• EXERCISE BRIEF: Extract all data as written.

※ ※ ※

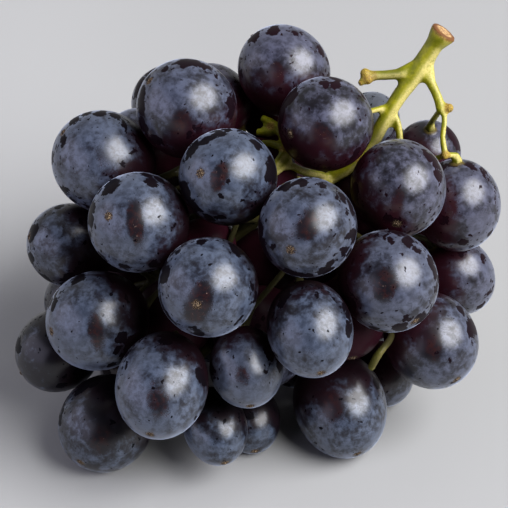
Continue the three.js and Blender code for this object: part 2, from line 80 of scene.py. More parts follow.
# Shape of the berries
SEED = 11
RINGS = 64
SEGMENTS = 64
POLE_CROWDING = 0.85  # how much closer together the rings lie at both ends
FLAT_SOFTNESS = 0.12 * MM  # round-over of the flat spot of a berry that rests on the table
FLAT_TOP = 0.8 * MM  # below this a berry's solid may be cut by its flat spot
LUMP = 0.07 * MM  # unevenness of a berry, from a few waves
LUMP_WAVES = 3
LUMP_TURNS = (1.5, 3.2)  # how fast the waves change over the berry, in radians per radius
LUMP_PHASE = (0, 6.3)
# Relief at both ends of a berry: height and reach in mm, and how steep its edge is
TIP_DIMPLE = (-0.14, 1.5, 2)
TIP_SCAR = (0.30, 0.42, 4)
STALK_DIMPLE = (-0.25, 2.8, 2)
STALK_COLLAR = (0.58, 1.5, 6)
# The crumbled edge of the scar: its place, height and width in mm, and its waves round the axis
SCAR_EDGE = 0.55
SCAR_CRUMBLE = 0.07
SCAR_EDGE_WIDTH = 0.35
SCAR_EDGE_STEEPNESS = 2
SCAR_WAVES = (5, 3)
SCAR_PHASE = (0, 6)

# How much bloom the berries in view carry, how bare they are in front, where a painted dark reflection
# lies, and how purple they are
BLOOM = [0.80, 0.42, 0.66, 0.88, 0.80, 0.92, 0.68, 0.62, 0.74, 0.40, 0.72, 0.70, 0.76, 1.05, 0.78,
         0.90, 0.58, 0.0, 0.30, 0.7, 0.6, 0.85, 0.5, 0.74, 0.66, 0.7, 1.2, 0.5, 0.1, 0.1]
REFLECTION_PATCH = [0.9, 1.0, 0.8, 0.5, 1.0, 1.0, 0.9, 0.7, 0.6, 0.4, 1.0, 0.9, 0.4, 0.8, 0.7,
         0.9, 0.3, 0.0, 0.7, 0.7, 0.9, 0.3, 0.2, 0.1, 0.0, 0.3, 0.0, 0.5, 0.3, 0.3]
PURPLE = [0.7, 0.7, 0.4, 0.2, 0.15, 0.1, 0.25, 0.7, 0.7, 0.9, 0.1, 0.4, 0.1, 0.2, 0.1,
          0.1, 0.1, 0.0, 0.0, 0.1, 0.4, 0.6, 0.4, 0.0, 0.0, 1.0, 0.5, 0.4, 0.2, 0.3]
# The same for the other berries, drawn at random, and how much less bloom the berries inside the bunch get,
# which paints shade on them
OTHER_BLOOM = (0.35, 0.75)
OTHER_PATCH = (0, 1)
OTHER_PURPLE = (0.1, 0.8)
INNER_FROM = 47  # the berries after this many lie inside the bunch
INNER_PAINTED_SHADE = 1.3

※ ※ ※

• FINAL RESULT:
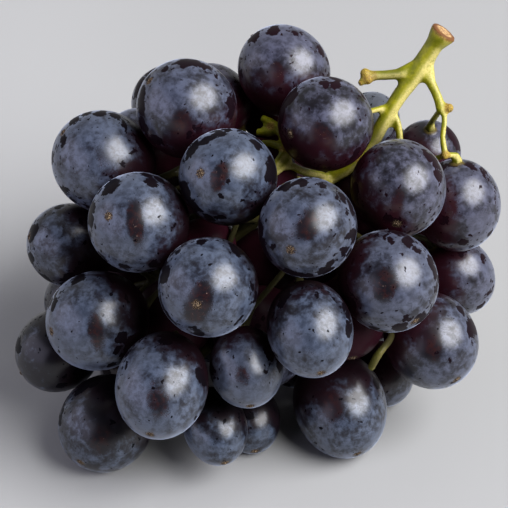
Continue the three.js and Blender code for this object: part 2, from line 80 of scene.py. More parts follow.
# Shape of the berries
SEED = 11
RINGS = 64
SEGMENTS = 64
POLE_CROWDING = 0.85  # how much closer together the rings lie at both ends
FLAT_SOFTNESS = 0.12 * MM  # round-over of the flat spot of a berry that rests on the table
FLAT_TOP = 0.8 * MM  # below this a berry's solid may be cut by its flat spot
LUMP = 0.07 * MM  # unevenness of a berry, from a few waves
LUMP_WAVES = 3
LUMP_TURNS = (1.5, 3.2)  # how fast the waves change over the berry, in radians per radius
LUMP_PHASE = (0, 6.3)
# Relief at both ends of a berry: height and reach in mm, and how steep its edge is
TIP_DIMPLE = (-0.14, 1.5, 2)
TIP_SCAR = (0.30, 0.42, 4)
STALK_DIMPLE = (-0.25, 2.8, 2)
STALK_COLLAR = (0.58, 1.5, 6)
# The crumbled edge of the scar: its place, height and width in mm, and its waves round the axis
SCAR_EDGE = 0.55
SCAR_CRUMBLE = 0.07
SCAR_EDGE_WIDTH = 0.35
SCAR_EDGE_STEEPNESS = 2
SCAR_WAVES = (5, 3)
SCAR_PHASE = (0, 6)

# How much bloom the berries in view carry, how bare they are in front, where a painted dark reflection
# lies, and how purple they are
BLOOM = [0.80, 0.42, 0.66, 0.88, 0.80, 0.92, 0.68, 0.62, 0.74, 0.40, 0.72, 0.70, 0.76, 1.05, 0.78,
         0.90, 0.58, 0.0, 0.30, 0.7, 0.6, 0.85, 0.5, 0.74, 0.66, 0.7, 1.2, 0.5, 0.1, 0.1]
REFLECTION_PATCH = [0.9, 1.0, 0.8, 0.5, 1.0, 1.0, 0.9, 0.7, 0.6, 0.4, 1.0, 0.9, 0.4, 0.8, 0.7,
         0.9, 0.3, 0.0, 0.7, 0.7, 0.9, 0.3, 0.2, 0.1, 0.0, 0.3, 0.0, 0.5, 0.3, 0.3]
PURPLE = [0.7, 0.7, 0.4, 0.2, 0.15, 0.1, 0.25, 0.7, 0.7, 0.9, 0.1, 0.4, 0.1, 0.2, 0.1,
          0.1, 0.1, 0.0, 0.0, 0.1, 0.4, 0.6, 0.4, 0.0, 0.0, 1.0, 0.5, 0.4, 0.2, 0.3]
# The same for the other berries, drawn at random, and how much less bloom the berries inside the bunch get,
# which paints shade on them
OTHER_BLOOM = (0.35, 0.75)
OTHER_PATCH = (0, 1)
OTHER_PURPLE = (0.1, 0.8)
INNER_FROM = 47  # the berries after this many lie inside the bunch
INNER_PAINTED_SHADE = 1.3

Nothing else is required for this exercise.